=== Dataset content ===
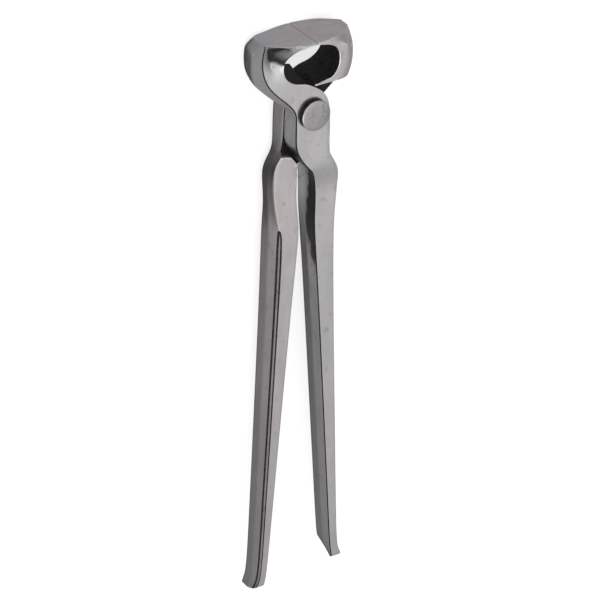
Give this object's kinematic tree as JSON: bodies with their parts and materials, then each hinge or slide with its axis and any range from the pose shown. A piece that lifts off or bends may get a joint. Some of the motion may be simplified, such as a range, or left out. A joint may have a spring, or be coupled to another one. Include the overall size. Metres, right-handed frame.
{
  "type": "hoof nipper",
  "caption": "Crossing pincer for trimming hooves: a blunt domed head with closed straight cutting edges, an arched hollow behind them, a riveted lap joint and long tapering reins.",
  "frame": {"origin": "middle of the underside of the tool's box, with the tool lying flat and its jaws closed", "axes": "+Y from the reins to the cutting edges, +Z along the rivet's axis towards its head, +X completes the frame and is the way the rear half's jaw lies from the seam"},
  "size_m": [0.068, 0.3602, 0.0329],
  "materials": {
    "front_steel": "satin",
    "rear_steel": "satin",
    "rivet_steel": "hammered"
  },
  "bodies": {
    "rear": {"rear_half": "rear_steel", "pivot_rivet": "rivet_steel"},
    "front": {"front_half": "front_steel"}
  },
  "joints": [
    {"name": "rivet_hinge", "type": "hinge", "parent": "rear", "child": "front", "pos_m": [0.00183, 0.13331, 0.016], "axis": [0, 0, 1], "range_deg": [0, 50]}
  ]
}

=== Problem description ===
Repeat the data verbatim.

=== Task output ===
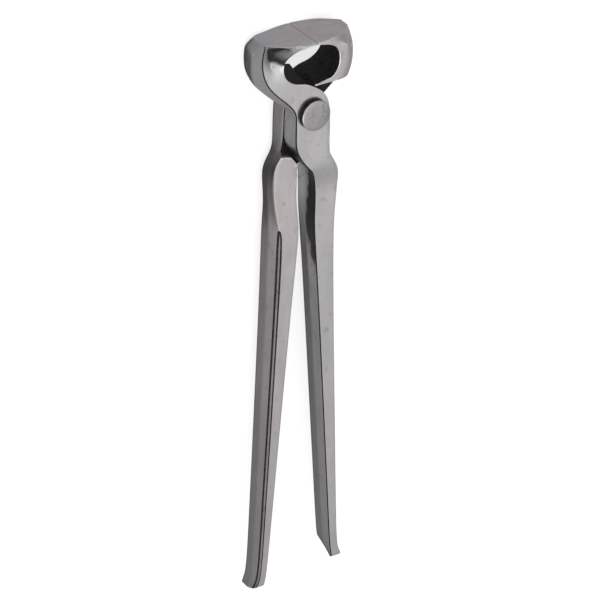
Give this object's kinematic tree as JSON: bodies with their parts and materials, then each hinge or slide with its axis and any range from the pose shown. A piece that lifts off or bends may get a joint. Some of the motion may be simplified, such as a range, or left out. A joint may have a spring, or be coupled to another one. Include the overall size. Metres, right-handed frame.
{
  "type": "hoof nipper",
  "caption": "Crossing pincer for trimming hooves: a blunt domed head with closed straight cutting edges, an arched hollow behind them, a riveted lap joint and long tapering reins.",
  "frame": {"origin": "middle of the underside of the tool's box, with the tool lying flat and its jaws closed", "axes": "+Y from the reins to the cutting edges, +Z along the rivet's axis towards its head, +X completes the frame and is the way the rear half's jaw lies from the seam"},
  "size_m": [0.068, 0.3602, 0.0329],
  "materials": {
    "front_steel": "satin",
    "rear_steel": "satin",
    "rivet_steel": "hammered"
  },
  "bodies": {
    "rear": {"rear_half": "rear_steel", "pivot_rivet": "rivet_steel"},
    "front": {"front_half": "front_steel"}
  },
  "joints": [
    {"name": "rivet_hinge", "type": "hinge", "parent": "rear", "child": "front", "pos_m": [0.00183, 0.13331, 0.016], "axis": [0, 0, 1], "range_deg": [0, 50]}
  ]
}